Need I add that Sir David is a big supporter of the Optimum Population Trust, an NGO devoted to curtailing growth of the population?
With folks like him, Thanatos is God and Malthus was His Prophet.
Citing as an example Ethiopia, the “compassionate” Sir David averred, “We keep putting on programmes about famine in Ethiopia; that’s what’s happening. Too many people there. They can’t support themselves — and that’s not an inhuman thing to say.”
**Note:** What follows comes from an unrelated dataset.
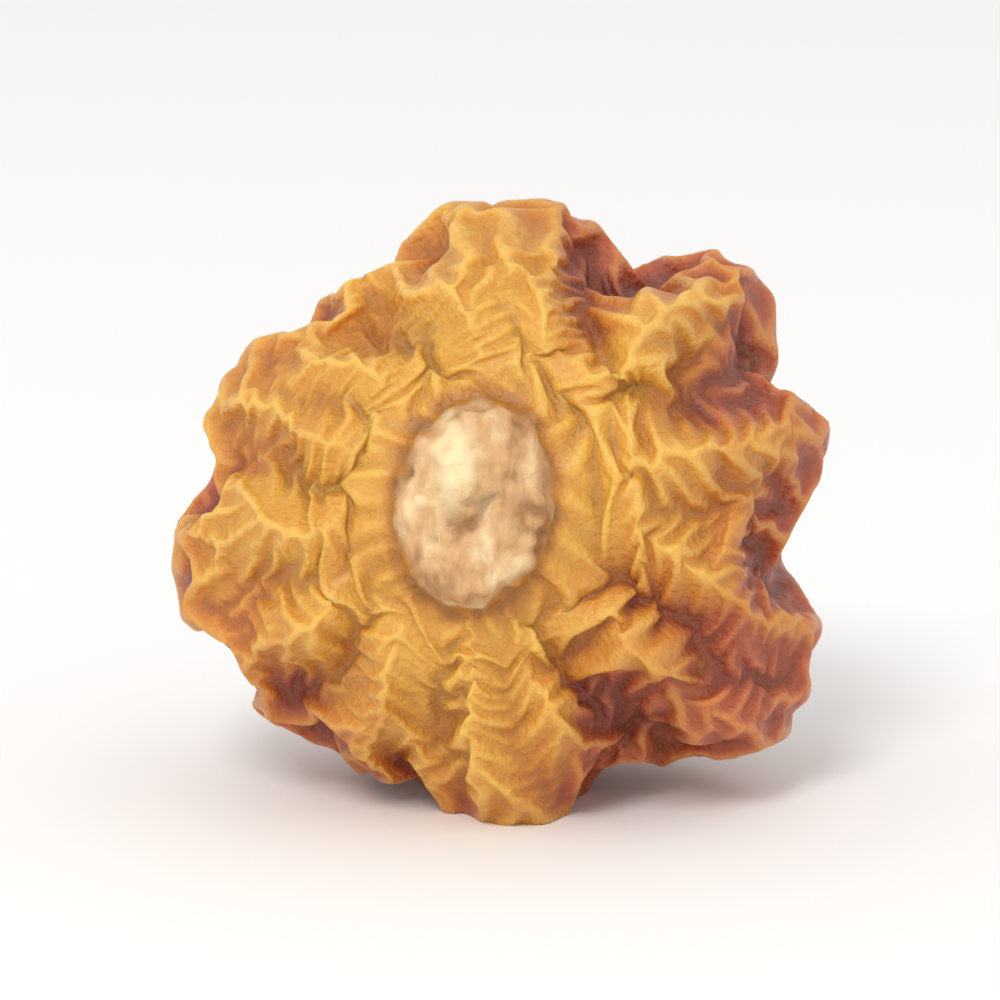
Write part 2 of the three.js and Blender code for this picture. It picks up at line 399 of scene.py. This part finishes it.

No, Sir David, it isn’t an inhuman thing to say — just a stunningly simplistic thing to say. The endemic famine in Ethiopia — like all famines in the last century — is mainly the consequence of a bad government and economic system, merely triggered by natural calamity. In the case of Ethiopia, it was most recently a drought, a natural weather cycle that has happened throughout recorded history. In fact, as the brilliant Bjorn Lomborg noted just recently, there hasn’t been any significant increase in drought worldwide over the last 60 years. There has been more drought in southern Europe and western Africa, true enough, but there has been less in northwestern Australia and central North America.
And by the way, if you do want to limit population growth, what you need to do is limit government and promote free enterprise, which invariably results in higher living standards. As the middle class increases, population growth declines. Depend on it.